The challenge for Vaughn is to earn his player's trust in a way that doesn't place Simmons' needs over the team's. To build their relationship without hurting his credibility with others.
If Simmons wants to start, as he had 282 of the 287 career games he'd played in, he has to earn those minutes.
If Simmons wants to be in closing lineups, he has to show the ability to make free throws under pressure.
"I've told him, 'I'm going to always do what's best for the group,'" Vaughn says. "That's my job as a coach. I'm not trying to cozy up to him to gain his trust. It's more, I'm consistent with my approach with him every day. And so he sees what consistency does."
Vaughn brought Simmons off the bench after he'd come back from a knee injury that forced the 26-year-old to have his knee drained and undergo platelet rich plasma therapy on two separate occasions.
While he was out, the Nets had found success with Nic Claxton in the starting frontcourt. So Vaughn wanted to stick with what had worked rather than plugging Simmons back in as a starter. But that meant moving to the second unit and playing as a backup center, something he'd never done in his career. It was uncomfortable and a blow to his confidence.
He struggled.
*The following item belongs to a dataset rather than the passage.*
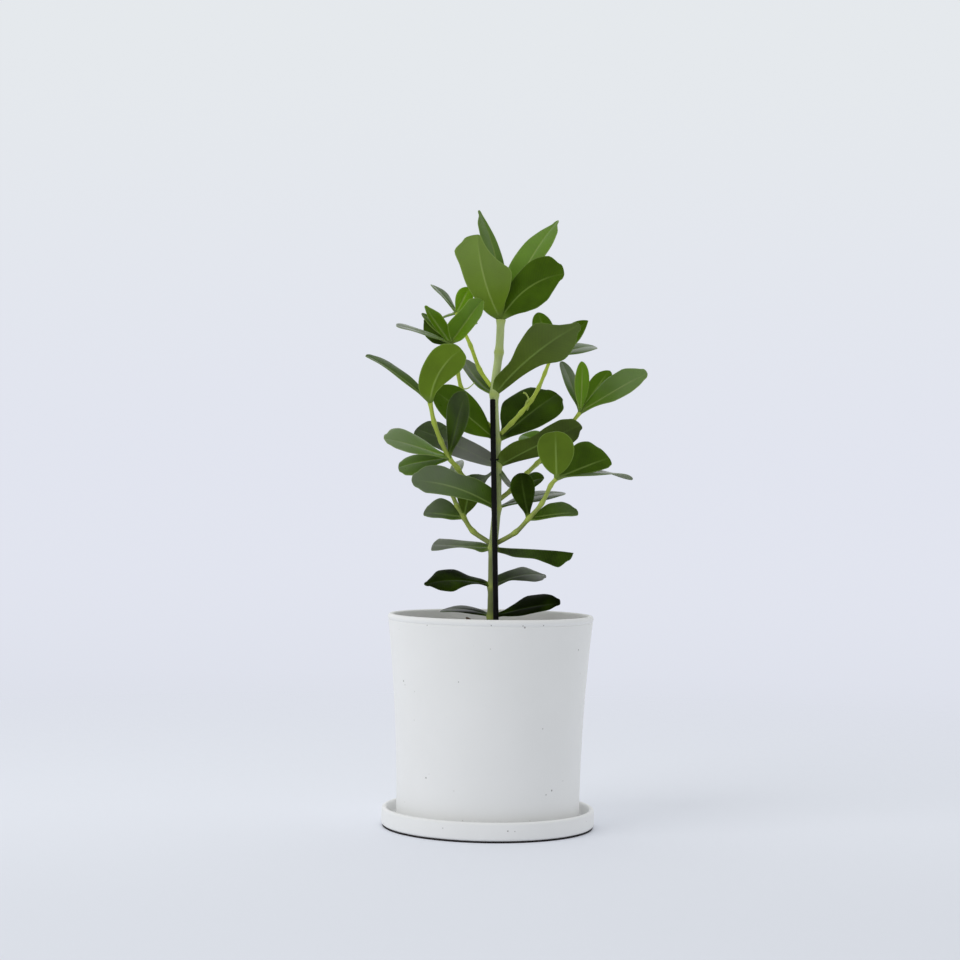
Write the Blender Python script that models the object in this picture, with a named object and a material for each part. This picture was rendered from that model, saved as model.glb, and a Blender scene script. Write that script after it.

But the meeting with Vaughn seemed to clear the air.
"I told him I want to see him do extremely well and for him to see what consistency does," Vaughn says. "He's improved in that, whether it's shooting extra free throws, doing your vitamin work consistently and at a pace that replicates the game.
"Vitamin work is your daily touch-up with your individual coach. Shots you may get into the game, themes that I might give the coach to work on. Practicing those things so there's carryover to the game, [and] taking them seriously, because it's important for your teammates to see you in that environment working."
Since that disappointing weekend in L.A., and meetings with both Marks and Vaughn, Simmons is averaging 16 points, 7 rebounds and 5 assists -- close to his career averages in all three categories -- in 29 minutes a game as the Nets went 2-1.
Perhaps most important, though, were the free throws he made at the end of the overtime win against the Trail Blazers. Portland had copied what the Atlanta Hawks had so effectively done in the Eastern Conference playoff series in 2021 that sent this whole situation into a spiral: intentionally foul Simmons and dare him to make free throws.
It was a direct challenge.
"I didn't flinch and didn't look at my coaches. I looked at him and had no inkling of taking him out," Vaughn says. "That's part of the trust between him and I, that we're building."
Simmons made three of four.
"That was huge for him," Vaughn says.
Tuesday night in Philadelphia will be huge as well. There is no way to know if Simmons is ready for all that he'll have to face. There is no way to know how he will react to it, either.
"Overall there's only so much you can say," Simmons says. "Unless you had an experience like that yourself."